IV. ¿Cómo lo manejan otros países?

En culturas como la estadounidense, la israelí o la nórdica, el fracaso es una etapa asumida —y hasta celebrada— del recorrido emprendedor.

  • En Israel, la mentalidad del chutzpah impulsa a asumir riesgos grandes con naturalidad, y el error se comparte en foros sin tapujos.
  • En Finlandia, existe desde 2010 el Day for Failure, donde líderes de distintas industrias cuentan sus errores más costosos para desmitificar el éxito.
  • En Chile, el programa Start-Up Chile promueve espacios específicos para reflexionar sobre fracasos como parte del proceso de incubación.
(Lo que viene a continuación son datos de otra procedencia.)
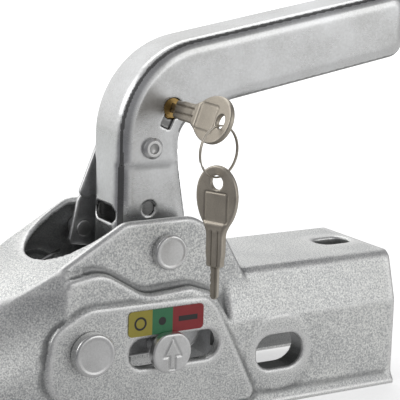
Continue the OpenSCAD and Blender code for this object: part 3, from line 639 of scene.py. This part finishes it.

En todos estos casos, el error no es visto como una caída definitiva, sino como una inversión en aprendizaje. Incluso hay fondos de inversión que valoran positivamente a fundadores que ya fracasaron: “prefieren al que se quemó y aprendió, que al que nunca arriesgó”, dicen.

V. ¿Podemos cambiar la mirada?

Transformar la cultura del fracaso en Argentina no es tarea sencilla, pero tampoco imposible. Requiere intervenciones en distintos niveles:

1. En la educación: Incluir metodologías pedagógicas que valoren el proceso, el intento y el error. Introducir contenidos de gestión emocional y tolerancia a la frustración.

2. En los medios y redes: Promover historias de resiliencia, donde el fracaso no sea el final sino parte del trayecto. Crear espacios —podcasts, ciclos de charlas, columnas— donde se hable abiertamente del tema.

3. En las políticas públicas: Diseñar mecanismos ágiles de “segunda oportunidad”, que permitan cerrar emprendimientos sin arrastrar deudas eternas, y ofrecer apoyo psicológico y financiero para volver a empezar.

4. En los espacios de networking: Incorporar dinámicas como “fuckup nights” (nacidas en México y replicadas en más de 300 ciudades del mundo), donde emprendedores comparten errores en tono distendido, sin culpa ni vergüenza.

VI. Hacia una nueva narrativa emprendedora

El miedo al fracaso es una herencia cultural que limita la innovación, desalienta a los valientes y achica el horizonte de lo posible. Necesitamos construir una narrativa donde equivocarse no sea sinónimo de torpeza, sino de audacia. Donde caer y volver a intentar no sea señal de obstinación, sino de coraje.

Como dijo Samuel Beckett: “Ever tried. Ever failed. No matter. Try again. Fail again. Fail better.” Quizás esa sea la consigna que el ecosistema emprendedor argentino necesita hacer propia.